**Information supplied:**
::::::::::
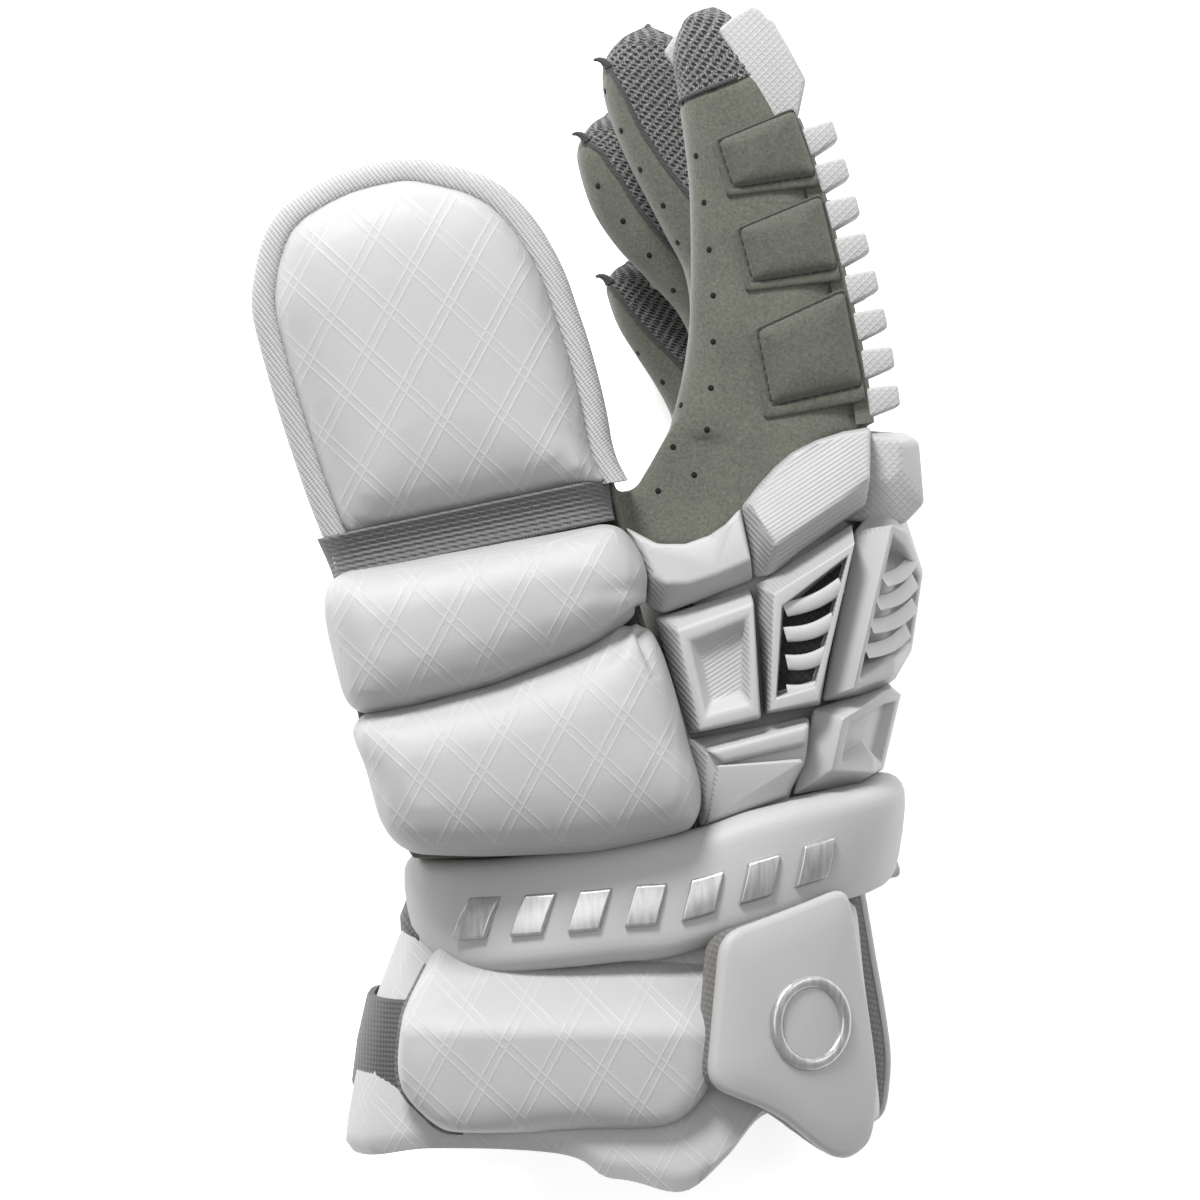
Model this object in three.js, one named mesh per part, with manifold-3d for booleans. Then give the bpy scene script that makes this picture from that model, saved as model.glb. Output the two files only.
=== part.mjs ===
// A right-hand lacrosse glove, in millimetres. It lies on its little-finger side:
// +Z is the thumb side, +Y the fingers' direction and +X the back of the hand.
import * as THREE from 'three';
import { mergeVertices } from 'three/addons/utils/BufferGeometryUtils.js';
import Module from 'manifold-3d';

const wasm = await Module();
wasm.setup();

// Hand
const handLength = 126;        // wrist line to knuckle line
const handWidth = 98;          // little-finger side to thumb side
const knuckleDepth = 55;       // palm to back, at the knuckle line
const wallThick = 2.4;         // suede or knit with its lining
const clearance = 0.3;         // between pieces that touch
const sectionPower = 3;        // squareness of the rounded hand and finger sections

// Fingers
const fingerPitch = 24.5;
const fingerWidth = 23.5;
const indexLength = 115.5;
const middleLength = 112.3;
const ringLength = 89.3;
const pinkyLength = 48.5;
const palmStrip = 9;           // suede that wraps onto a finger's side
const ribPitch = 10.2;
const ribThick = 7.3;
const ribProud = 8.8;
const ribWidth = 21;
const backingThick = 3;
const tipBlockLength = 29;
const tipBlockProud = 9;
const tipBlockSlope = 8;       // slanted end towards the fingertip
const gripThick = 2.6;

// Padding blocks on the hand
const blockHeight = 12;
const blockBevel = 3.5;
const dorsalBlockWidth = 48;
const dorsalBlockHeight = 8;
const dorsalTurn = 66;         // degrees that the dorsal blocks face away from the thumb side
const recessDepth = 6;
const slotWidth = 2.6;
const slotDepth = 6;
const slotPitch = 9.5;

// Thumb
const thumbLength = 191.4;
const thumbWidth = 88;
const thumbDeep = 26;          // rim down to the thumb's palm side
const padHeight = 28;
const rollHeight = 34;
const bindingWide = 7;
const bindingHigh = 9;
const flexBandLength = 10.6;

// Wrist and cuff
const bandWidth = 31;
const bandThick = 12;
const bandTurn = 140;          // degrees round the wrist to each end, from the back of the hand
const studThick = 1.8;
const studWide = 8;
const studHigh = 11.5;
const studPitch = 14.3;
const studCount = 7;
const studMiddle = 13.9;       // middle of the row of studs across the wrist
const cuffLength = 82;
const sleeveThick = 2.6;
const panelThick = 11;
const flapThick = 8;
const sleeveTurn = 155;        // degrees round the arm to each edge of its palm-side opening
const strapWidth = 25;
const strapThick = 2;
const ringOuter = 13;
const ringInner = 9.5;
const ringThick = 1.6;

// Smaller sizes of the hand and fingers
const handTuck = 6;            // hand lining that runs on under the wrist band
const skirtDepth = 26;         // blocks reach down to the hand's wall
const keepOutBevel = 0.5;
const keepOutHeight = 2;       // above a block, so that its neighbour is cut clear
const panelRim = 5;            // recessed block's rim
const dorsalRim = 7;
const slotShare = 0.62;        // slot length over block width
const radialSlots = 3;
const radialSlotTurn = 8;
const dorsalSlots = 4;
const dorsalSlotTurn = -4;
const ribStart = 2;            // first rib from the knuckle line
const ribBevel = 1.6;
const ribSink = 4;
const barSink = 12;
const tipBevel = 3;
const indexCapShare = 0.84;    // length over which suede covers the index finger
const suedeEndShare = 0.93;
const thumbShrink = 0.975;

// Smaller sizes of the thumb
const rimStep = 4;             // least spacing kept at the ends of the rim's outline
const tipShare = 0.7;
const flexSlant = 0.21;        // rise of the flex band across the thumb
const padLevel = 22;           // where the thumb pad's foot crosses the thumb's middle
const padSpine = [[-46, 55], [-50, 80]];
const flexBandHigh = 15;
const flexInset = 1;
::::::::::
**Exercise goal:**
Extract exactly the leading lines of the data, stopping at and including the line with "const flexBandLength = 10.6;".

**Written answer:**
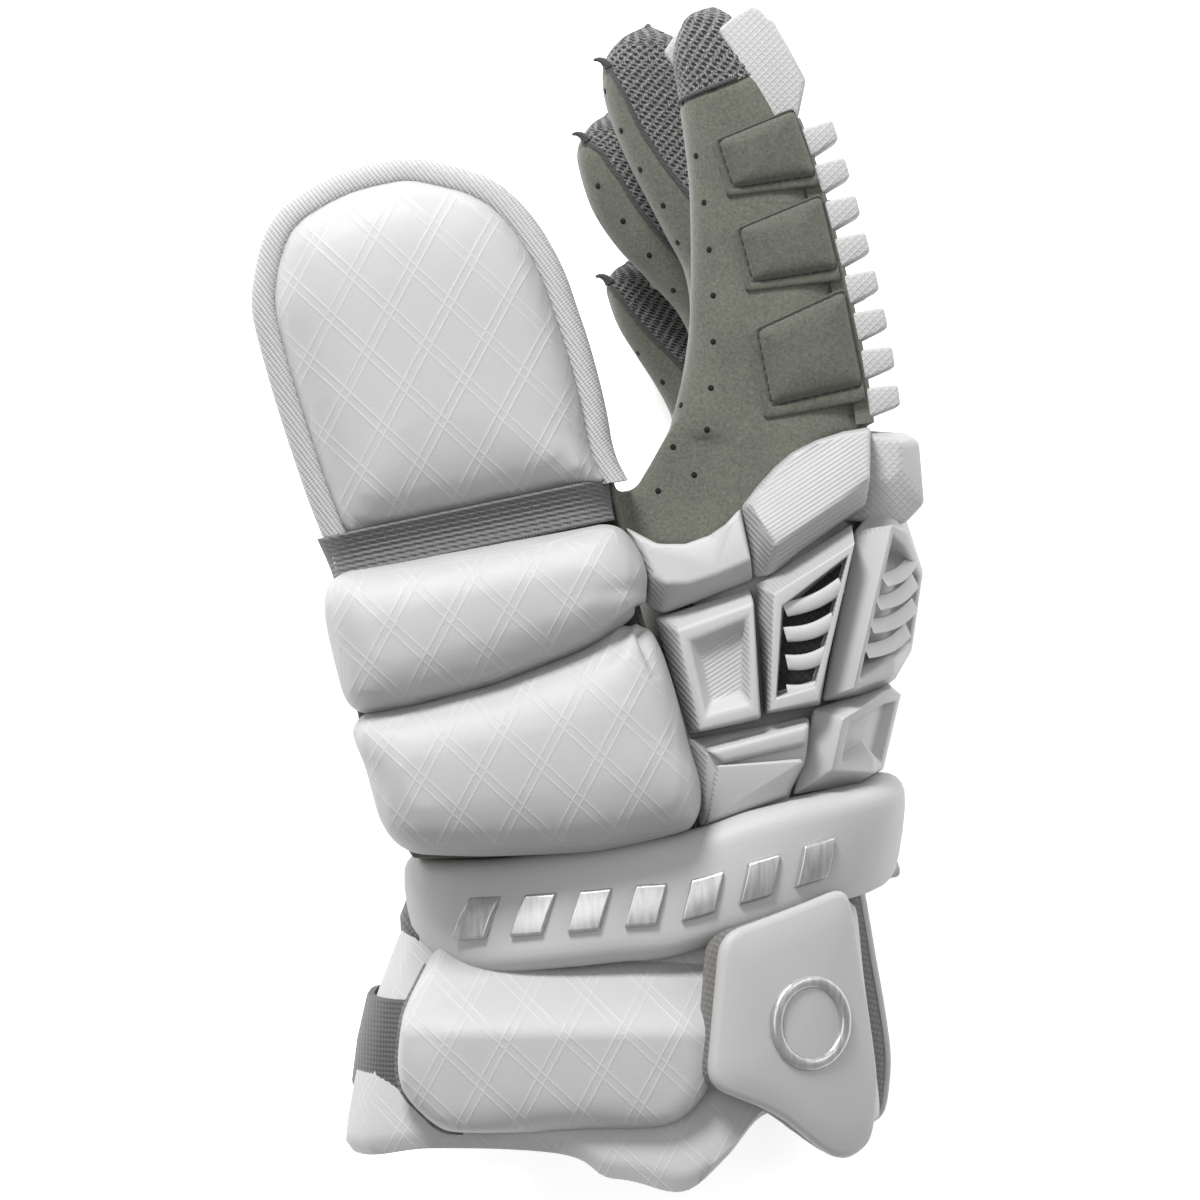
Model this object in three.js, one named mesh per part, with manifold-3d for booleans. Then give the bpy scene script that makes this picture from that model, saved as model.glb. Output the two files only.
=== part.mjs ===
// A right-hand lacrosse glove, in millimetres. It lies on its little-finger side:
// +Z is the thumb side, +Y the fingers' direction and +X the back of the hand.
import * as THREE from 'three';
import { mergeVertices } from 'three/addons/utils/BufferGeometryUtils.js';
import Module from 'manifold-3d';

const wasm = await Module();
wasm.setup();

// Hand
const handLength = 126;        // wrist line to knuckle line
const handWidth = 98;          // little-finger side to thumb side
const knuckleDepth = 55;       // palm to back, at the knuckle line
const wallThick = 2.4;         // suede or knit with its lining
const clearance = 0.3;         // between pieces that touch
const sectionPower = 3;        // squareness of the rounded hand and finger sections

// Fingers
const fingerPitch = 24.5;
const fingerWidth = 23.5;
const indexLength = 115.5;
const middleLength = 112.3;
const ringLength = 89.3;
const pinkyLength = 48.5;
const palmStrip = 9;           // suede that wraps onto a finger's side
const ribPitch = 10.2;
const ribThick = 7.3;
const ribProud = 8.8;
const ribWidth = 21;
const backingThick = 3;
const tipBlockLength = 29;
const tipBlockProud = 9;
const tipBlockSlope = 8;       // slanted end towards the fingertip
const gripThick = 2.6;

// Padding blocks on the hand
const blockHeight = 12;
const blockBevel = 3.5;
const dorsalBlockWidth = 48;
const dorsalBlockHeight = 8;
const dorsalTurn = 66;         // degrees that the dorsal blocks face away from the thumb side
const recessDepth = 6;
const slotWidth = 2.6;
const slotDepth = 6;
const slotPitch = 9.5;

// Thumb
const thumbLength = 191.4;
const thumbWidth = 88;
const thumbDeep = 26;          // rim down to the thumb's palm side
const padHeight = 28;
const rollHeight = 34;
const bindingWide = 7;
const bindingHigh = 9;
const flexBandLength = 10.6;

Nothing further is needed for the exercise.